A handout picture released by the official Facebook page of Syria's First Lady Asma al-Assad shows Syrian President Bashar al-Assad (C) watching on as his wife Asma casts her vote at a polling station in Maliki.
A handout picture released by the official Facebook page of Syria's First Lady Asma al-Assad shows Syrian President Bashar al-Assad (C) watching on as his wife Asma casts her vote at a polling station in Maliki.
As expected, Syrian President Bashar al-Assad has won a third seven-year term in office, with a reported 89 percent of the vote. Voting took place Tuesday in parts of Syria controlled by the government, but was boycotted by opposition groups in areas they control. Officials say voter turnout was 73 percent.

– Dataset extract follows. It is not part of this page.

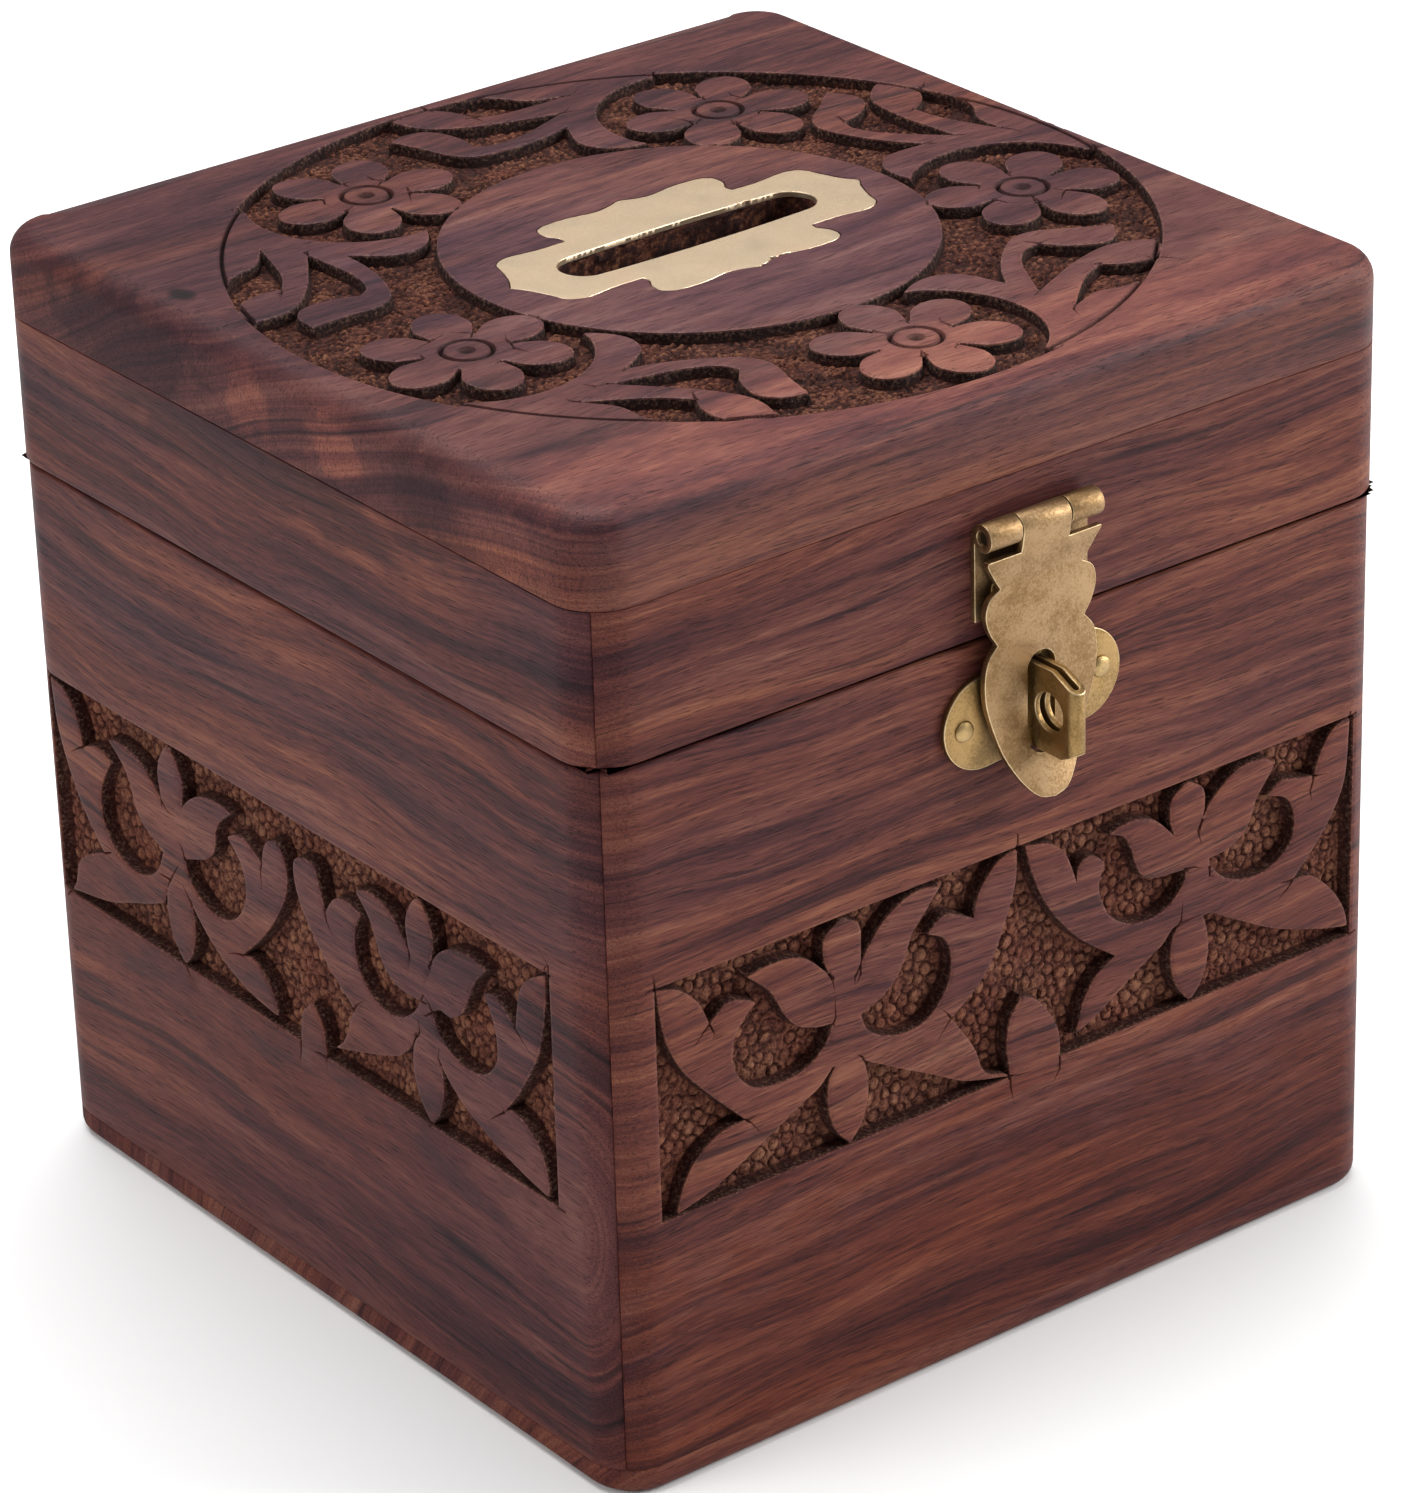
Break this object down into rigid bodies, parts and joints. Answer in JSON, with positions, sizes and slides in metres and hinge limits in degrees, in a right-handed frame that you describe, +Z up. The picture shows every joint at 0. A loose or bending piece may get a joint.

But even as Damascus erupted in celebration, U.S. Secretary of State John Kerry and the European Union sharply criticized the election. Kerry called the poll "a great big zero,'' saying it can't be considered fair "because you can't have an election where millions of your people don't even have an ability to vote.''

The government has sought to present this vote as a democratic solution to Syria's three-year conflict.

Election observers from several countries, including Syria's allies Iran, Russia and Venezuela, told Syrian TV that voting at polling stations that they monitored appeared to go smoothly. Most of the observers expressed support for the government and President Bashar al-Assad.

At a polling station in the coastal government stronghold of Latakiya, an election official told state TV that ballot boxes were still waiting to be counted, but that he expected votes to be tabulated within the next 24 hours. He said voting had been heavy, despite unsettled conditions in the country.

He said that he was struck by the enthusiasm of the many refugees from other parts of Syria who turned out to vote in even stronger numbers than local residents.

Al-Arabiya TV, which supports the Syrian opposition, claimed that the government had flown supporters from outside the country to vote and had given money or favors in exchange for a ballot in President Assad's favor. It was impossible, however, for VOA to confirm the claim.

Ala'edin Boroujerdi, who headed an Iranian parliamentary delegation, told a group of visiting legislators that many Syrian expatriates had not been allowed to cast their ballots in certain European and Gulf states. This, he argued, was an “unfair breach of their human rights.”

Middle East scholar Nadim Shehadi of Chatham House in London told VOA that while the Western press has been calling the Syrian presidential election a “sham,” many Syrians still living inside the country must feel that it was the West that has perpetrated a sham.

"If you're looking at the elections in Syria from the West, they look like a sham, but if you're looking at the West from Syria, it's Western policy that looks like a sham, because Syrians were expecting that the international community would protect them from Assad and would prevent him from crushing the revolt, so they feel let down,” said Shehadi.

Former U.S. ambassador to Syria Robert Ford told U.S. television broadcaster PBS Tuesday that “efforts [the U.S. and other nations] have made to date have not worked... [because] they have not put enough pressure on the Assad regime on the ground.”

That, Ford concluded, is why the regime “balked” at a political settlement during a Geneva peace conference last February.